What is expected:
Repeat the material exactly, leaving nothing out.

Information supplied:
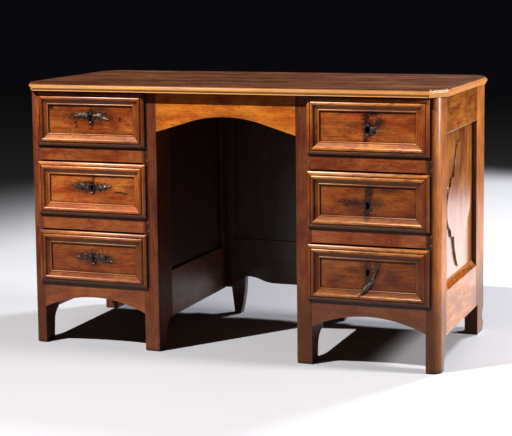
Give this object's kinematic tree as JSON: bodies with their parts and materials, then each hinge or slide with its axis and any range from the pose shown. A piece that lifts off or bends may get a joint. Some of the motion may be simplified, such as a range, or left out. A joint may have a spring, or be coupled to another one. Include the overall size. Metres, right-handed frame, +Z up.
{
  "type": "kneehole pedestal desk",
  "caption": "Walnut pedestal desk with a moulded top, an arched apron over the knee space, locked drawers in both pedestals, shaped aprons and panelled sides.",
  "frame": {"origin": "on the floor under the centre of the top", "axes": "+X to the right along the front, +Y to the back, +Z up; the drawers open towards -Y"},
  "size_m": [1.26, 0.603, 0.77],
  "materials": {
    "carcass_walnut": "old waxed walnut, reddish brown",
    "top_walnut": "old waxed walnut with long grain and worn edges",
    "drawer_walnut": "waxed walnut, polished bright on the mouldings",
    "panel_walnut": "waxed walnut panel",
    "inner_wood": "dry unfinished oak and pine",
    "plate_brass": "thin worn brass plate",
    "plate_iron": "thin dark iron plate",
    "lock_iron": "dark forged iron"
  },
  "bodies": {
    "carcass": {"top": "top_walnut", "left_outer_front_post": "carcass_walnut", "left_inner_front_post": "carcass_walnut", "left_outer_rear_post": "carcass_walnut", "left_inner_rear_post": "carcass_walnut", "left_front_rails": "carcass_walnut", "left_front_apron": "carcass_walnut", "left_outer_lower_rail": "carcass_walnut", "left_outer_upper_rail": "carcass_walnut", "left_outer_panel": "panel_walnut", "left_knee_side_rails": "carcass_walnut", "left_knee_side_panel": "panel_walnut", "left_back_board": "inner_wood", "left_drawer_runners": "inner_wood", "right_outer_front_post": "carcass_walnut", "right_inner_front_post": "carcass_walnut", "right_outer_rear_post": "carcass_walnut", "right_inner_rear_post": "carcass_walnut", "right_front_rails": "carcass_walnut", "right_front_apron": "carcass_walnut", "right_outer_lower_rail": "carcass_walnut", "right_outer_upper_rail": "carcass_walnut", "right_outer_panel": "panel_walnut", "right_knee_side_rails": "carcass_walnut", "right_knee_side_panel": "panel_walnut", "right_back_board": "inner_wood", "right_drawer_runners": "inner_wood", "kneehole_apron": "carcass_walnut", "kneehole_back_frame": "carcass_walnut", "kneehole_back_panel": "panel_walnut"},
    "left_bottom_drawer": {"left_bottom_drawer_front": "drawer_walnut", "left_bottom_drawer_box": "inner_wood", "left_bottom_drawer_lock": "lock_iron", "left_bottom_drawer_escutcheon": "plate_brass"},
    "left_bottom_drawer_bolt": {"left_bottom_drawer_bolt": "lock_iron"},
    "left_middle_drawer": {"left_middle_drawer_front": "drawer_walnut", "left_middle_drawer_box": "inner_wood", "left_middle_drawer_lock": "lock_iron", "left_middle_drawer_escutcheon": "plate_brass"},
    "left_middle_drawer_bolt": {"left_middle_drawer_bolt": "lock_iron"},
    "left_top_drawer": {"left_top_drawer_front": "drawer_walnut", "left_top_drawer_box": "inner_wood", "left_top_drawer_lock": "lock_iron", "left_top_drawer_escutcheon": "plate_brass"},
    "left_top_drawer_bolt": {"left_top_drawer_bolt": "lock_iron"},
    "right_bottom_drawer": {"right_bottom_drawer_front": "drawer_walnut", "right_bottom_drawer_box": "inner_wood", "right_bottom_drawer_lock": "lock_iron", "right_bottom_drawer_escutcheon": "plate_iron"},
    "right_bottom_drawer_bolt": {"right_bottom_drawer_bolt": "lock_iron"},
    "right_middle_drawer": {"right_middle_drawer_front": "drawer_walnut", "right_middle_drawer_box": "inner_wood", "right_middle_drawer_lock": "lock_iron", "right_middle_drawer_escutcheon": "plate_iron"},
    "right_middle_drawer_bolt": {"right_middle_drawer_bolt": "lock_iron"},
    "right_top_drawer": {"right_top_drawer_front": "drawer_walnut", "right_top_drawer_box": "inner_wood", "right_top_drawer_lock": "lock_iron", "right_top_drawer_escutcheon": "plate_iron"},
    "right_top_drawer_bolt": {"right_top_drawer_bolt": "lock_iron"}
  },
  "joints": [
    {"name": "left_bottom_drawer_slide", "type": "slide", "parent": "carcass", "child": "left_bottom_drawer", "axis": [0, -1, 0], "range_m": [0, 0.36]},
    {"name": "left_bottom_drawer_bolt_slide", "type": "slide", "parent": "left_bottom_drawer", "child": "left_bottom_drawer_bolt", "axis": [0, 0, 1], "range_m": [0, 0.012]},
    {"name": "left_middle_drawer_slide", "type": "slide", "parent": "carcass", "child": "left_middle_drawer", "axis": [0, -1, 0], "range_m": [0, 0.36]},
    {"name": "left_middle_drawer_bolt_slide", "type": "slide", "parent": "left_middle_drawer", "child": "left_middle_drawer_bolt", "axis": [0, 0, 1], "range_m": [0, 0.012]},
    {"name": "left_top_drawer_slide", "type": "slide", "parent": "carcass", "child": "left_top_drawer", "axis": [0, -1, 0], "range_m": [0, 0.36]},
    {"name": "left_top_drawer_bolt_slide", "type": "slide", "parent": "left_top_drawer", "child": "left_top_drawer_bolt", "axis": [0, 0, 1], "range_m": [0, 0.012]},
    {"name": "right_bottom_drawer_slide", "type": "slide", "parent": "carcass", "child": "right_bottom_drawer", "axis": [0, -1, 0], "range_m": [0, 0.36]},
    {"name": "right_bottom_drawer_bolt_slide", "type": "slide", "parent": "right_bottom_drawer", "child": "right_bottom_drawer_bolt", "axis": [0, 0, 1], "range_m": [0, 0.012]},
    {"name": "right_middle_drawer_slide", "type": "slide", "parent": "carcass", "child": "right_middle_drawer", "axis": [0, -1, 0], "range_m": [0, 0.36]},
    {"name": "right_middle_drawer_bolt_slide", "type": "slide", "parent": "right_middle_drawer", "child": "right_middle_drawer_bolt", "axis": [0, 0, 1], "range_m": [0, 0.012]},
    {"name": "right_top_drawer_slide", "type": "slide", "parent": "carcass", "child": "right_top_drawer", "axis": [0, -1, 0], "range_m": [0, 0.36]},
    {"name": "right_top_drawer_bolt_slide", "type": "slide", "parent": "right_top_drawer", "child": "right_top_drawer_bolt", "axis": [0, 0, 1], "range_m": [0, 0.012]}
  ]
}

Result:
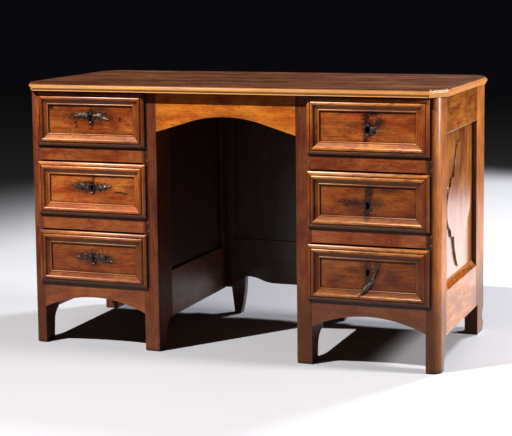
Give this object's kinematic tree as JSON: bodies with their parts and materials, then each hinge or slide with its axis and any range from the pose shown. A piece that lifts off or bends may get a joint. Some of the motion may be simplified, such as a range, or left out. A joint may have a spring, or be coupled to another one. Include the overall size. Metres, right-handed frame, +Z up.
{
  "type": "kneehole pedestal desk",
  "caption": "Walnut pedestal desk with a moulded top, an arched apron over the knee space, locked drawers in both pedestals, shaped aprons and panelled sides.",
  "frame": {"origin": "on the floor under the centre of the top", "axes": "+X to the right along the front, +Y to the back, +Z up; the drawers open towards -Y"},
  "size_m": [1.26, 0.603, 0.77],
  "materials": {
    "carcass_walnut": "old waxed walnut, reddish brown",
    "top_walnut": "old waxed walnut with long grain and worn edges",
    "drawer_walnut": "waxed walnut, polished bright on the mouldings",
    "panel_walnut": "waxed walnut panel",
    "inner_wood": "dry unfinished oak and pine",
    "plate_brass": "thin worn brass plate",
    "plate_iron": "thin dark iron plate",
    "lock_iron": "dark forged iron"
  },
  "bodies": {
    "carcass": {"top": "top_walnut", "left_outer_front_post": "carcass_walnut", "left_inner_front_post": "carcass_walnut", "left_outer_rear_post": "carcass_walnut", "left_inner_rear_post": "carcass_walnut", "left_front_rails": "carcass_walnut", "left_front_apron": "carcass_walnut", "left_outer_lower_rail": "carcass_walnut", "left_outer_upper_rail": "carcass_walnut", "left_outer_panel": "panel_walnut", "left_knee_side_rails": "carcass_walnut", "left_knee_side_panel": "panel_walnut", "left_back_board": "inner_wood", "left_drawer_runners": "inner_wood", "right_outer_front_post": "carcass_walnut", "right_inner_front_post": "carcass_walnut", "right_outer_rear_post": "carcass_walnut", "right_inner_rear_post": "carcass_walnut", "right_front_rails": "carcass_walnut", "right_front_apron": "carcass_walnut", "right_outer_lower_rail": "carcass_walnut", "right_outer_upper_rail": "carcass_walnut", "right_outer_panel": "panel_walnut", "right_knee_side_rails": "carcass_walnut", "right_knee_side_panel": "panel_walnut", "right_back_board": "inner_wood", "right_drawer_runners": "inner_wood", "kneehole_apron": "carcass_walnut", "kneehole_back_frame": "carcass_walnut", "kneehole_back_panel": "panel_walnut"},
    "left_bottom_drawer": {"left_bottom_drawer_front": "drawer_walnut", "left_bottom_drawer_box": "inner_wood", "left_bottom_drawer_lock": "lock_iron", "left_bottom_drawer_escutcheon": "plate_brass"},
    "left_bottom_drawer_bolt": {"left_bottom_drawer_bolt": "lock_iron"},
    "left_middle_drawer": {"left_middle_drawer_front": "drawer_walnut", "left_middle_drawer_box": "inner_wood", "left_middle_drawer_lock": "lock_iron", "left_middle_drawer_escutcheon": "plate_brass"},
    "left_middle_drawer_bolt": {"left_middle_drawer_bolt": "lock_iron"},
    "left_top_drawer": {"left_top_drawer_front": "drawer_walnut", "left_top_drawer_box": "inner_wood", "left_top_drawer_lock": "lock_iron", "left_top_drawer_escutcheon": "plate_brass"},
    "left_top_drawer_bolt": {"left_top_drawer_bolt": "lock_iron"},
    "right_bottom_drawer": {"right_bottom_drawer_front": "drawer_walnut", "right_bottom_drawer_box": "inner_wood", "right_bottom_drawer_lock": "lock_iron", "right_bottom_drawer_escutcheon": "plate_iron"},
    "right_bottom_drawer_bolt": {"right_bottom_drawer_bolt": "lock_iron"},
    "right_middle_drawer": {"right_middle_drawer_front": "drawer_walnut", "right_middle_drawer_box": "inner_wood", "right_middle_drawer_lock": "lock_iron", "right_middle_drawer_escutcheon": "plate_iron"},
    "right_middle_drawer_bolt": {"right_middle_drawer_bolt": "lock_iron"},
    "right_top_drawer": {"right_top_drawer_front": "drawer_walnut", "right_top_drawer_box": "inner_wood", "right_top_drawer_lock": "lock_iron", "right_top_drawer_escutcheon": "plate_iron"},
    "right_top_drawer_bolt": {"right_top_drawer_bolt": "lock_iron"}
  },
  "joints": [
    {"name": "left_bottom_drawer_slide", "type": "slide", "parent": "carcass", "child": "left_bottom_drawer", "axis": [0, -1, 0], "range_m": [0, 0.36]},
    {"name": "left_bottom_drawer_bolt_slide", "type": "slide", "parent": "left_bottom_drawer", "child": "left_bottom_drawer_bolt", "axis": [0, 0, 1], "range_m": [0, 0.012]},
    {"name": "left_middle_drawer_slide", "type": "slide", "parent": "carcass", "child": "left_middle_drawer", "axis": [0, -1, 0], "range_m": [0, 0.36]},
    {"name": "left_middle_drawer_bolt_slide", "type": "slide", "parent": "left_middle_drawer", "child": "left_middle_drawer_bolt", "axis": [0, 0, 1], "range_m": [0, 0.012]},
    {"name": "left_top_drawer_slide", "type": "slide", "parent": "carcass", "child": "left_top_drawer", "axis": [0, -1, 0], "range_m": [0, 0.36]},
    {"name": "left_top_drawer_bolt_slide", "type": "slide", "parent": "left_top_drawer", "child": "left_top_drawer_bolt", "axis": [0, 0, 1], "range_m": [0, 0.012]},
    {"name": "right_bottom_drawer_slide", "type": "slide", "parent": "carcass", "child": "right_bottom_drawer", "axis": [0, -1, 0], "range_m": [0, 0.36]},
    {"name": "right_bottom_drawer_bolt_slide", "type": "slide", "parent": "right_bottom_drawer", "child": "right_bottom_drawer_bolt", "axis": [0, 0, 1], "range_m": [0, 0.012]},
    {"name": "right_middle_drawer_slide", "type": "slide", "parent": "carcass", "child": "right_middle_drawer", "axis": [0, -1, 0], "range_m": [0, 0.36]},
    {"name": "right_middle_drawer_bolt_slide", "type": "slide", "parent": "right_middle_drawer", "child": "right_middle_drawer_bolt", "axis": [0, 0, 1], "range_m": [0, 0.012]},
    {"name": "right_top_drawer_slide", "type": "slide", "parent": "carcass", "child": "right_top_drawer", "axis": [0, -1, 0], "range_m": [0, 0.36]},
    {"name": "right_top_drawer_bolt_slide", "type": "slide", "parent": "right_top_drawer", "child": "right_top_drawer_bolt", "axis": [0, 0, 1], "range_m": [0, 0.012]}
  ]
}